## [What is needed]
Repeat, line for line, the entries printed below.

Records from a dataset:
<<<<

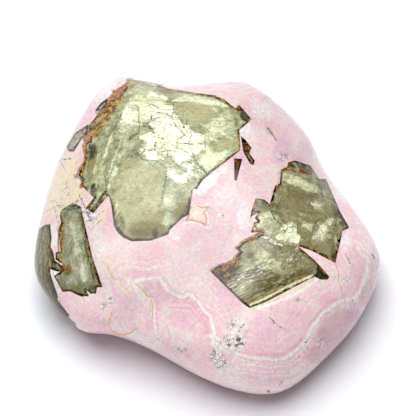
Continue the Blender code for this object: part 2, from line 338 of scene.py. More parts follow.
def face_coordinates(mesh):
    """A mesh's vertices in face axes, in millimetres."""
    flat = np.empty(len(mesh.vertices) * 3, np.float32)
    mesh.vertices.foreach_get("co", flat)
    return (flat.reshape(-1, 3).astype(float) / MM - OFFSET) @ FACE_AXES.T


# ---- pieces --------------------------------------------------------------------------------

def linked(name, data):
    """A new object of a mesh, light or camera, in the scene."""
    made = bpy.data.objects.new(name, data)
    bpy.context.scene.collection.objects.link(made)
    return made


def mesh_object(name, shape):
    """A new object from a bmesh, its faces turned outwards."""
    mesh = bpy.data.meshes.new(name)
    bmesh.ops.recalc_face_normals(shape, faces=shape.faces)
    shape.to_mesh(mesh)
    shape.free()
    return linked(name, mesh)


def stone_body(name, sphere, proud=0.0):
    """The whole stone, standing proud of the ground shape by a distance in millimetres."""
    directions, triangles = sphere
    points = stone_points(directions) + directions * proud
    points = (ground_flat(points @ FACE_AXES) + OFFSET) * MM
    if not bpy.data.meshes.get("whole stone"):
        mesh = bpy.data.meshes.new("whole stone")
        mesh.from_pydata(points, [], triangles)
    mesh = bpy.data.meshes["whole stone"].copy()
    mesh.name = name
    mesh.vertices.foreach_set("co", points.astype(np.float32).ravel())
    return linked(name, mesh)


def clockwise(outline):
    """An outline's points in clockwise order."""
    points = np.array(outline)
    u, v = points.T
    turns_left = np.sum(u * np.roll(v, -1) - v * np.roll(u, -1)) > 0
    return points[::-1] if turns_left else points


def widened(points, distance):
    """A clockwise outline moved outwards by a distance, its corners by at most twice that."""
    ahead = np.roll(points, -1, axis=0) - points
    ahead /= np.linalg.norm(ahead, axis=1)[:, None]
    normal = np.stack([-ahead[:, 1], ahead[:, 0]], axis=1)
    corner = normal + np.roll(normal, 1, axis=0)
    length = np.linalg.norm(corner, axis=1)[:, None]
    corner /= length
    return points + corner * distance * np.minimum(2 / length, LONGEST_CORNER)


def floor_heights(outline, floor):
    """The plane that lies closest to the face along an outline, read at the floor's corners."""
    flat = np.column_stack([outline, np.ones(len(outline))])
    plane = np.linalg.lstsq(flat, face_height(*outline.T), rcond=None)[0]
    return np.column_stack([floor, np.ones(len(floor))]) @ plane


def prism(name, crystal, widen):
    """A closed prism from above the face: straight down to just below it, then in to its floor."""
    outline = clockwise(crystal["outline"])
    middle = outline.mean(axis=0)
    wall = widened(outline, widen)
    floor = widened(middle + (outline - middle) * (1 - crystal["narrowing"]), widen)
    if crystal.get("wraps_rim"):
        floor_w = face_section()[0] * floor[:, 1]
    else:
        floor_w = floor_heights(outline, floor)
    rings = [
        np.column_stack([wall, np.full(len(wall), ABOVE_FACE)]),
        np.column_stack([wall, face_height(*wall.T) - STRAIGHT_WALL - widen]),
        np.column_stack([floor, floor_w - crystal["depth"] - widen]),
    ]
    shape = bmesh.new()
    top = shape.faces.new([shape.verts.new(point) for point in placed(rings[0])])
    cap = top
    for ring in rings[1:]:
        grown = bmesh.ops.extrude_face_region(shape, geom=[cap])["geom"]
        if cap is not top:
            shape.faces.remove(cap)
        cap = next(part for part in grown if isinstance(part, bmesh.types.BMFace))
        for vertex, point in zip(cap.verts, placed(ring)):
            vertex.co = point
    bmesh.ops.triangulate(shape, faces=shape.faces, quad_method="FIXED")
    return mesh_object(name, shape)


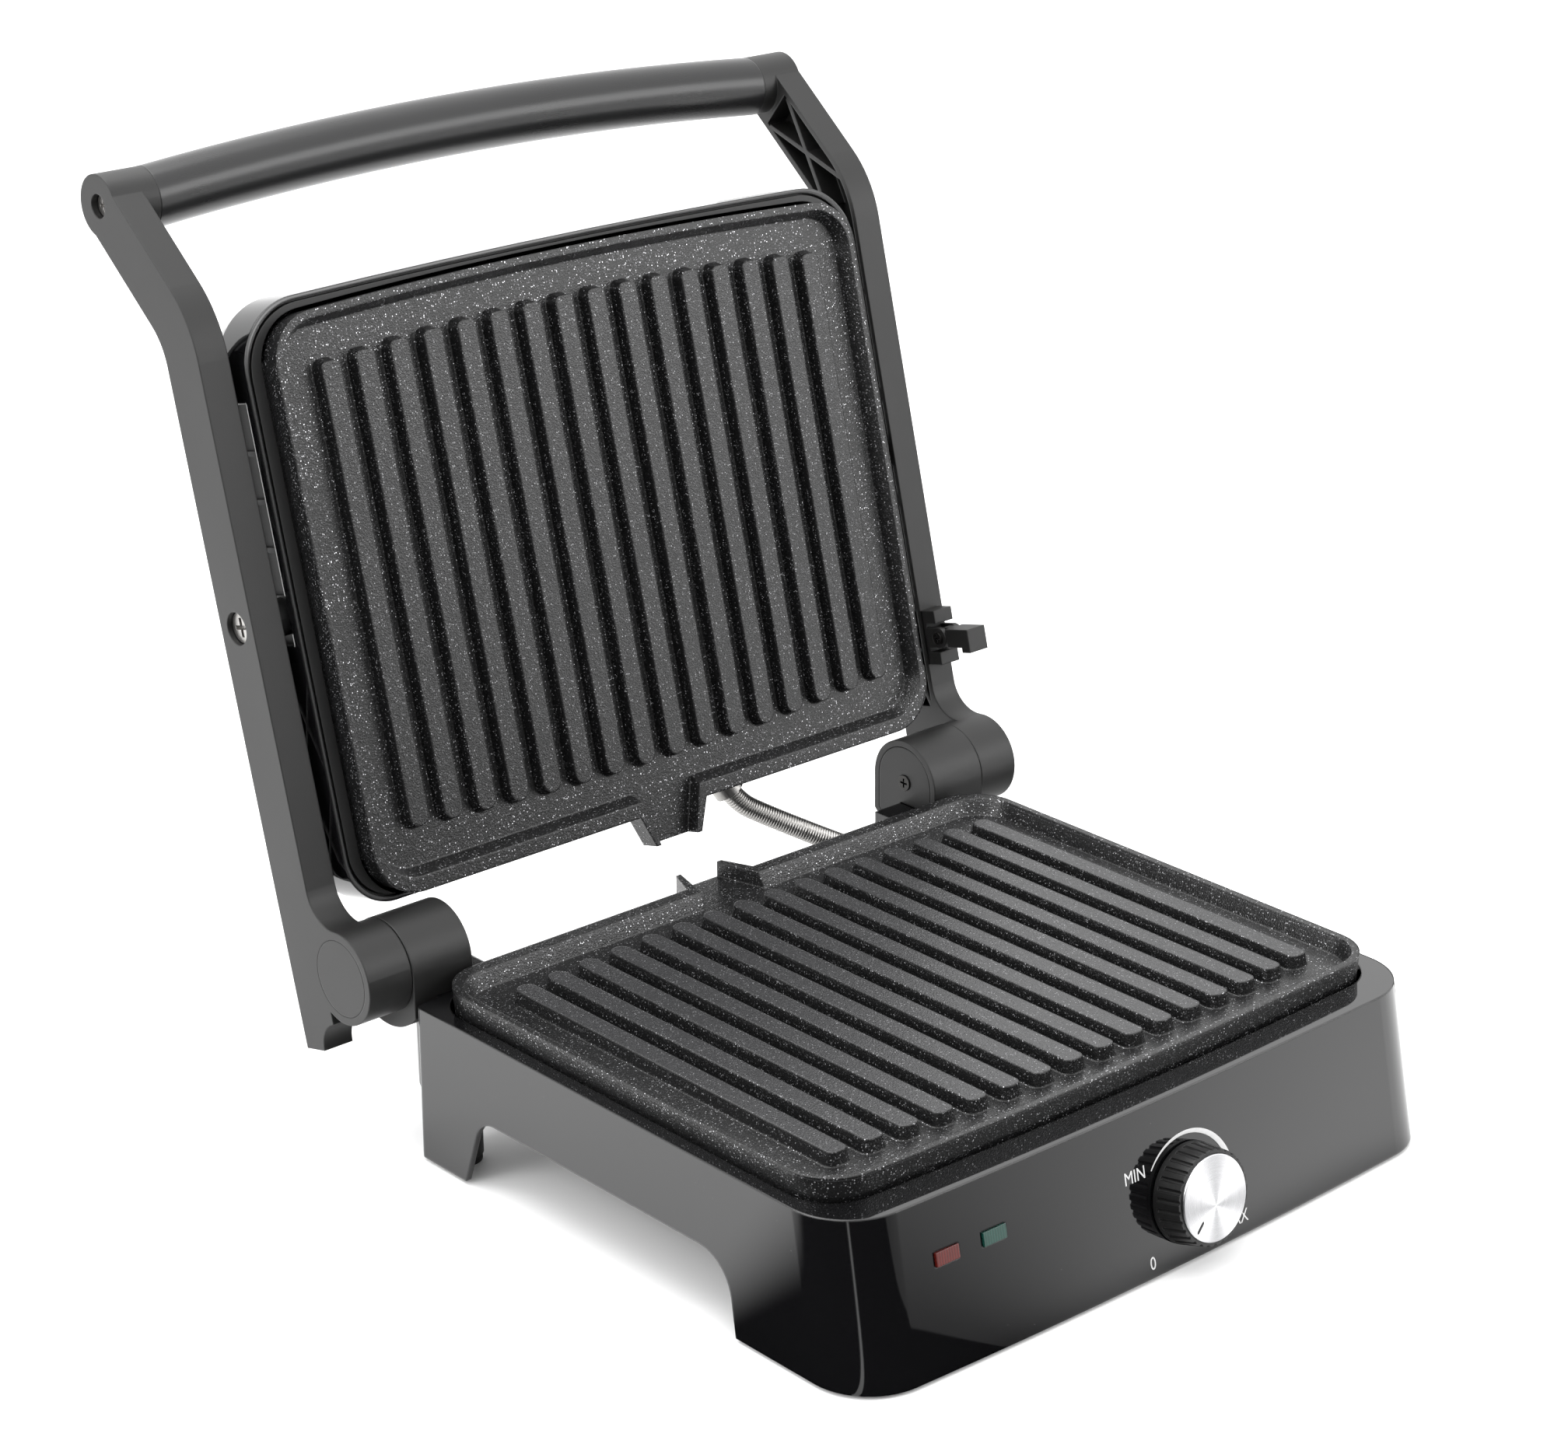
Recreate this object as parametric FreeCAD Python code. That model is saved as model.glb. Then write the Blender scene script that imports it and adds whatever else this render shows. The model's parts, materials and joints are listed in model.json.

>>>>

## [Written response]
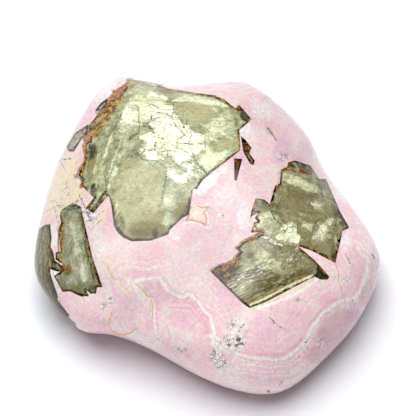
Continue the Blender code for this object: part 2, from line 338 of scene.py. More parts follow.
def face_coordinates(mesh):
    """A mesh's vertices in face axes, in millimetres."""
    flat = np.empty(len(mesh.vertices) * 3, np.float32)
    mesh.vertices.foreach_get("co", flat)
    return (flat.reshape(-1, 3).astype(float) / MM - OFFSET) @ FACE_AXES.T


# ---- pieces --------------------------------------------------------------------------------

def linked(name, data):
    """A new object of a mesh, light or camera, in the scene."""
    made = bpy.data.objects.new(name, data)
    bpy.context.scene.collection.objects.link(made)
    return made


def mesh_object(name, shape):
    """A new object from a bmesh, its faces turned outwards."""
    mesh = bpy.data.meshes.new(name)
    bmesh.ops.recalc_face_normals(shape, faces=shape.faces)
    shape.to_mesh(mesh)
    shape.free()
    return linked(name, mesh)


def stone_body(name, sphere, proud=0.0):
    """The whole stone, standing proud of the ground shape by a distance in millimetres."""
    directions, triangles = sphere
    points = stone_points(directions) + directions * proud
    points = (ground_flat(points @ FACE_AXES) + OFFSET) * MM
    if not bpy.data.meshes.get("whole stone"):
        mesh = bpy.data.meshes.new("whole stone")
        mesh.from_pydata(points, [], triangles)
    mesh = bpy.data.meshes["whole stone"].copy()
    mesh.name = name
    mesh.vertices.foreach_set("co", points.astype(np.float32).ravel())
    return linked(name, mesh)


def clockwise(outline):
    """An outline's points in clockwise order."""
    points = np.array(outline)
    u, v = points.T
    turns_left = np.sum(u * np.roll(v, -1) - v * np.roll(u, -1)) > 0
    return points[::-1] if turns_left else points


def widened(points, distance):
    """A clockwise outline moved outwards by a distance, its corners by at most twice that."""
    ahead = np.roll(points, -1, axis=0) - points
    ahead /= np.linalg.norm(ahead, axis=1)[:, None]
    normal = np.stack([-ahead[:, 1], ahead[:, 0]], axis=1)
    corner = normal + np.roll(normal, 1, axis=0)
    length = np.linalg.norm(corner, axis=1)[:, None]
    corner /= length
    return points + corner * distance * np.minimum(2 / length, LONGEST_CORNER)


def floor_heights(outline, floor):
    """The plane that lies closest to the face along an outline, read at the floor's corners."""
    flat = np.column_stack([outline, np.ones(len(outline))])
    plane = np.linalg.lstsq(flat, face_height(*outline.T), rcond=None)[0]
    return np.column_stack([floor, np.ones(len(floor))]) @ plane


def prism(name, crystal, widen):
    """A closed prism from above the face: straight down to just below it, then in to its floor."""
    outline = clockwise(crystal["outline"])
    middle = outline.mean(axis=0)
    wall = widened(outline, widen)
    floor = widened(middle + (outline - middle) * (1 - crystal["narrowing"]), widen)
    if crystal.get("wraps_rim"):
        floor_w = face_section()[0] * floor[:, 1]
    else:
        floor_w = floor_heights(outline, floor)
    rings = [
        np.column_stack([wall, np.full(len(wall), ABOVE_FACE)]),
        np.column_stack([wall, face_height(*wall.T) - STRAIGHT_WALL - widen]),
        np.column_stack([floor, floor_w - crystal["depth"] - widen]),
    ]
    shape = bmesh.new()
    top = shape.faces.new([shape.verts.new(point) for point in placed(rings[0])])
    cap = top
    for ring in rings[1:]:
        grown = bmesh.ops.extrude_face_region(shape, geom=[cap])["geom"]
        if cap is not top:
            shape.faces.remove(cap)
        cap = next(part for part in grown if isinstance(part, bmesh.types.BMFace))
        for vertex, point in zip(cap.verts, placed(ring)):
            vertex.co = point
    bmesh.ops.triangulate(shape, faces=shape.faces, quad_method="FIXED")
    return mesh_object(name, shape)


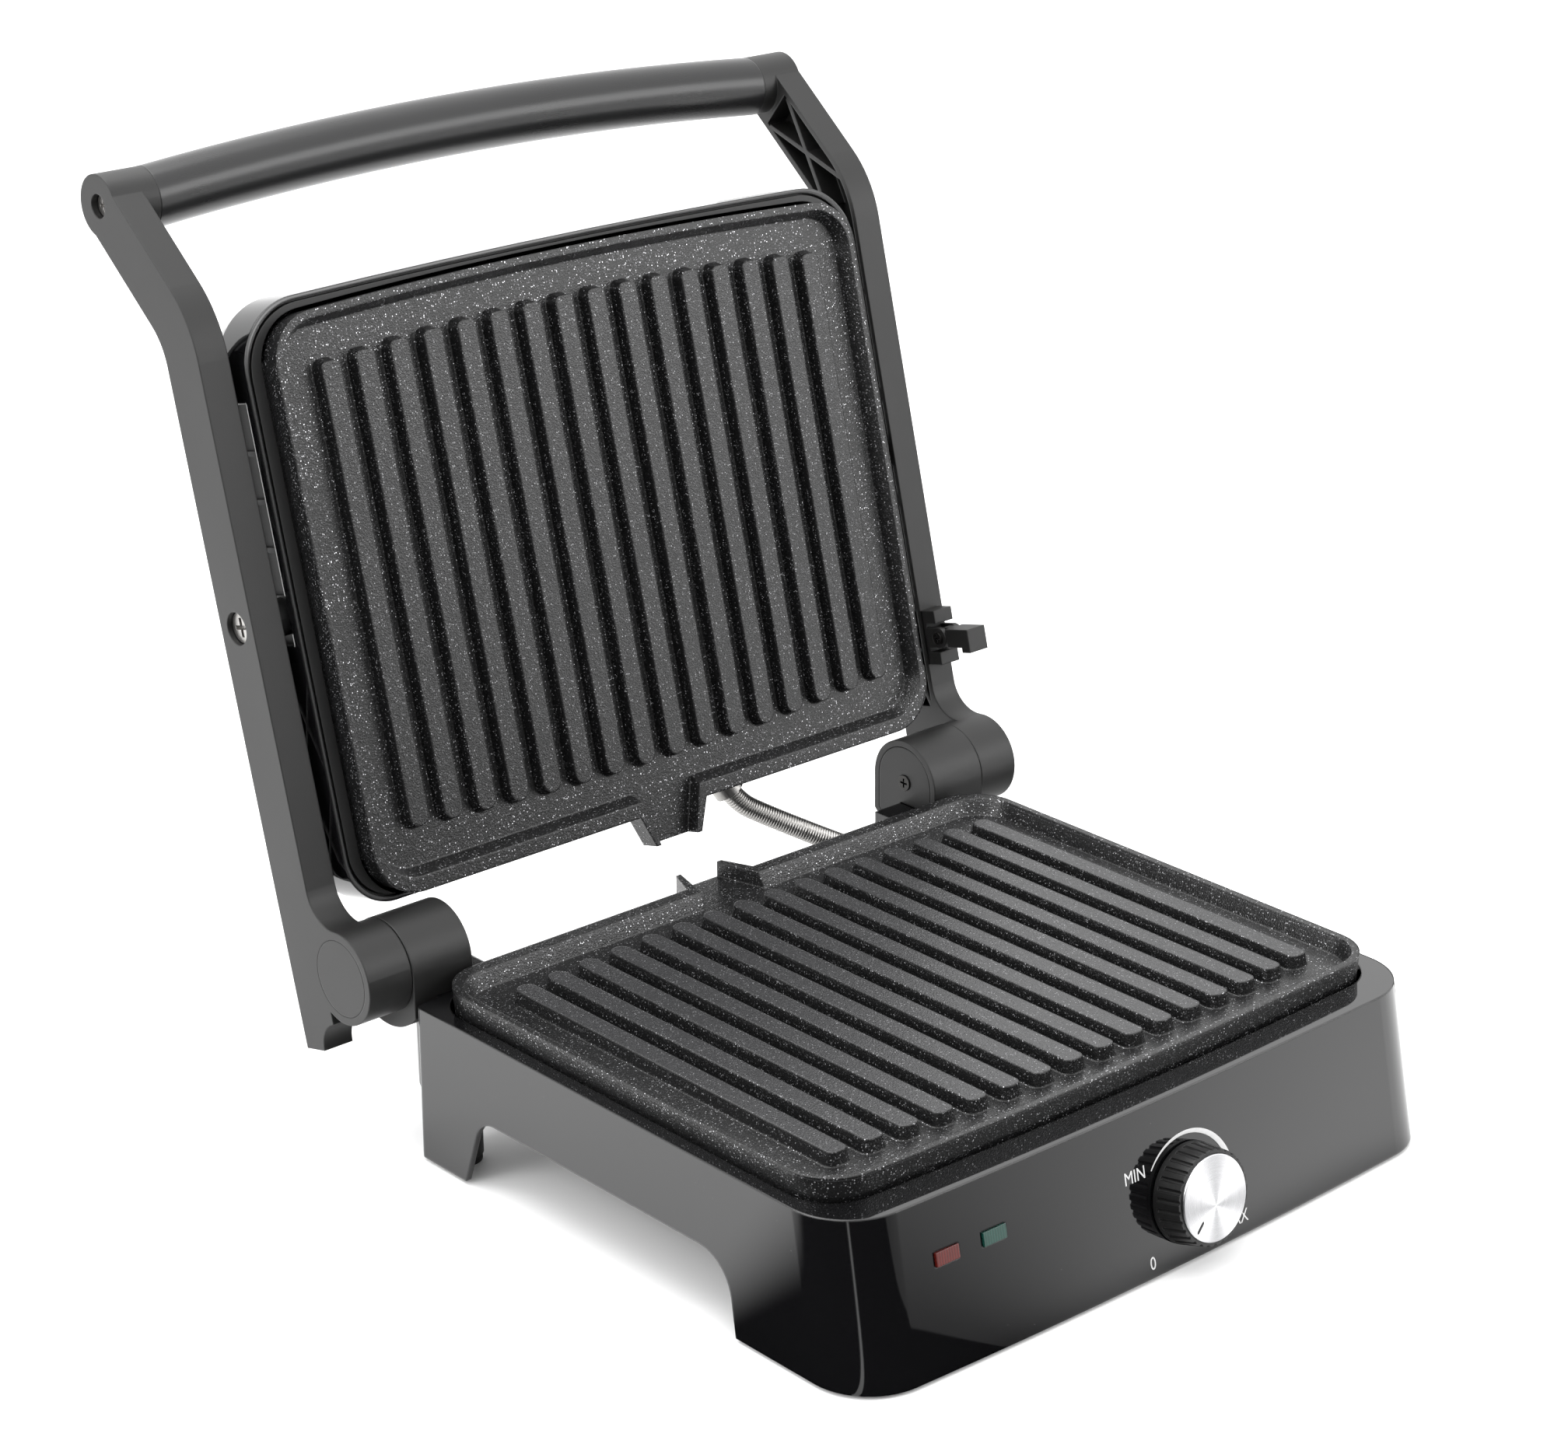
Recreate this object as parametric FreeCAD Python code. That model is saved as model.glb. Then write the Blender scene script that imports it and adds whatever else this render shows. The model's parts, materials and joints are listed in model.json.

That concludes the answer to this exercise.